We know how to decompose the battery effectively, but there is no need to industrialize recycling for now. When the need arises, there will also be companies that will do that, as it will be very worthwhile for them. There are a lot of valuable materials in batteries that would be foolish to throw away, such as copper and cobalt. So, you can trust me that the batteries will not be thrown into the sea. I haven’t heard anyone throw gold into the sea (by the way; there is also some gold in the batteries) ... As for the energy consumption for production, it is true that a lot of energy is used, both for the production itself and for decomposition. However, energy is expensive, and factories are striving to reduce this cost. We know that to make 1 kWh of battery, we release about 100 kilograms of CO2 into the air.

(This figure is the largest I know, and most factories release much less CO2 into the air to make a 1kWh battery. N/A.)

Of course, the carbon footprint is declining due to the use of more and more renewable sources, but energy consumption is still quite high. This also applies to Tesla’s factory in Nevada. They use a lot of energy there mainly because they have to pump a lot of water, which they do not have in the immediate vicinity. However, it is also true that they get all this energy from photovoltaics. There is no point in losing words about life expectancy of batteries anyway, as we have talked about 100 years before. Car manufacturers still give long warranty on batteries, which speaks of their certainty in longevity of batteries lifespan.”

“However, batteries are still becoming more efficient, and at the same time cheaper. Where else can we go both technically and in terms of price?”

“At the moment, we have an energy density of about 300 Wh per kilogram of weight. In the first electric cars, the density was much lower. However, manufacturers have made the greatest progress in battery engineering. Temperature is a major factor in battery degradation. And a good battery heating / cooling system is very important. The use of cobalt, which is an expensive and rare element, has been significantly reduced in batteries. I think we are also approaching solid electrolyte batteries, the so-called “solid state” batteries. With a higher energy density, which will be somewhere between 400 and 450 Wh per kilogram, the degradation of the battery will be slower, and the lifespan will be extended. Solid state batteries were first made as early as 1972, but at that time they did not yet have as much knowledge on the operation of metallic lithium as we have today, and the batteries were not stable.

As for the price; it is now somewhere around 200 euros for 1 kWh, but we can expect the price to drop to 100 euros for 1 kWh, some even claim the future price to be around 70 euros for 1 kWh. The higher the production, the lower the price. The question, however, is always, what are the real costs of production and what is the final price; price is always a marketing element. “

“You said you were working with Honda, but I have a feeling that the automotive industry pretty much resist making electric cars. Do you have that feeling too?” I challenged Dr. Dominko a little.

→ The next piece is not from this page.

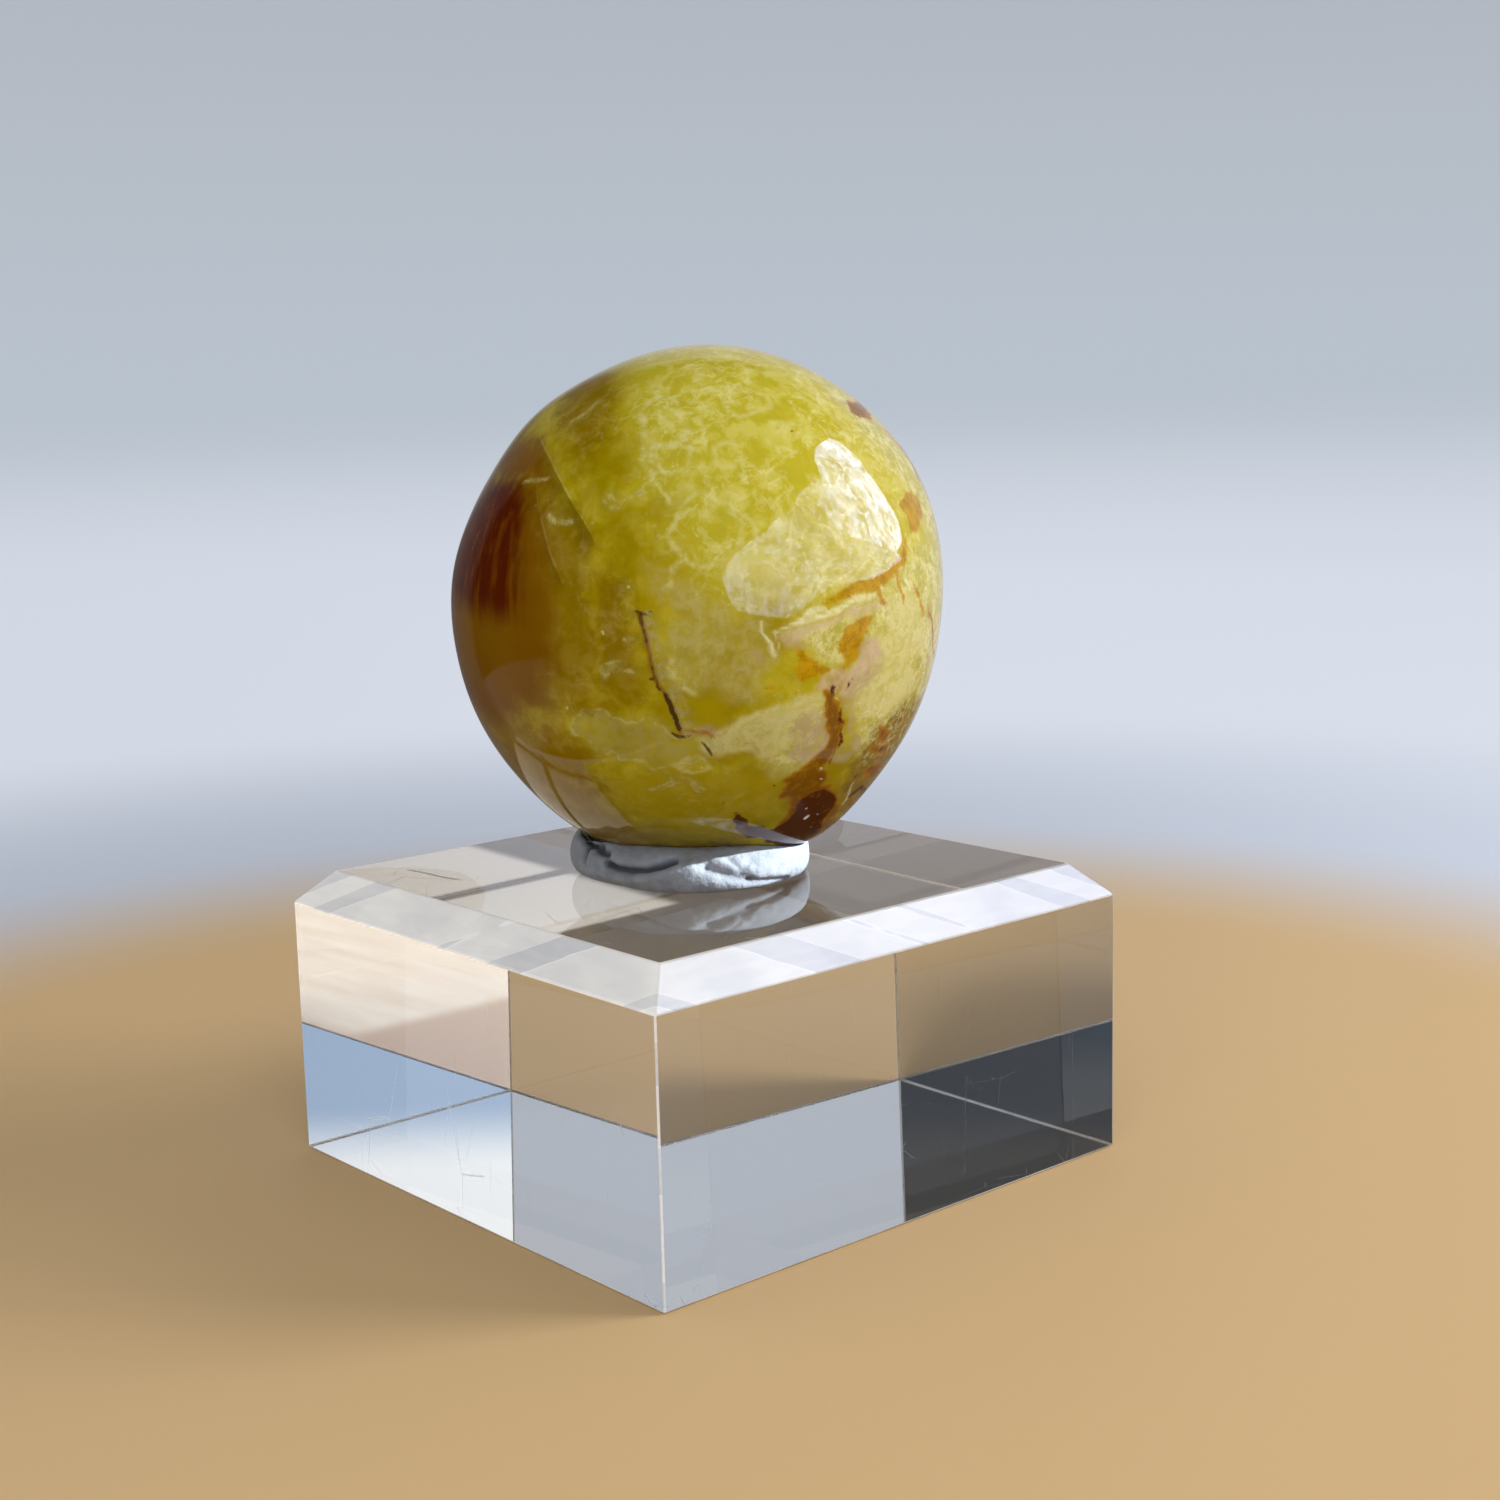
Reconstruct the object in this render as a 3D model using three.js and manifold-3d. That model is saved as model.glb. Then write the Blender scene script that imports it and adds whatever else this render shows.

“As for the automotive industry, you’re probably a bigger connoisseur than I am. We have been working with Honda for many years and I have a feeling that they are extremely serious when it comes to the transition to electromobility. But you are probably right when you claim that the car industry does not want to move quickly to electromobility. The profits from the production of ICE cars are extremely high, they will also lose a lot in the after-sales with the arrival of EV, so they are in no hurry. “

“This is probably also the reason why European car manufacturers would like to see plug-in hybrids on the roads in particular,” I couldn’t move quickly away from this topic, although it was obvious that he didn’t like to talk about it ...

“Again, I can talk mostly about Honda; they have already announced the cessation of development of all ICE engines. This means that in a few years, ICE engines will by no means compete with electric propulsion. Especially with the rapid development of batteries that we are witnessing. I don’t know if a plug-in hybrid is needed if you have a battery that can carry you for 300, 400 miles without charging. We know that Europeans do about 25 to 30 miles a day on average. For two or three times a year, when you do 200 miles or more in one day, it really doesn’t make sense to think about anything other than clean electricity. “

“Speaking of travel; what about fast charging. Is it really more stressful for the battery and is the degradation greater?”

“What is fast charging for you?” Dr. Dominko challenged me this time.

“For me, fast charging is, say, 150 kW of power.”

“That’s not fast charging at all. For me, quick charging means if the battery is charged in six minutes, which of course already exists. But to explain the charging speed first. Experts use the letter “C” for this. And it goes something like this; if the battery is 50 kWh in size and is charging at a speed of 50 kW, then that is 1C. The battery should therefore theoretically be charged within 1 hour. These are not problematic speeds. It is true, however, that battery degradation also increases with charging speed. The easiest way to explain this is in a “sporty” way. Imagine a football stadium. When people slowly come through the door at the start of the match, there are no problems. However, when everyone wants a beer as soon as possible during half time, there is a crowd at the door. So, some get stuck, some prefer to turn around and wait for the crowd to pass, some just give up and wait, others scramble, in short, everything is happening. It’s the same with charging, the faster it is, the greater the chance that the material will degrade.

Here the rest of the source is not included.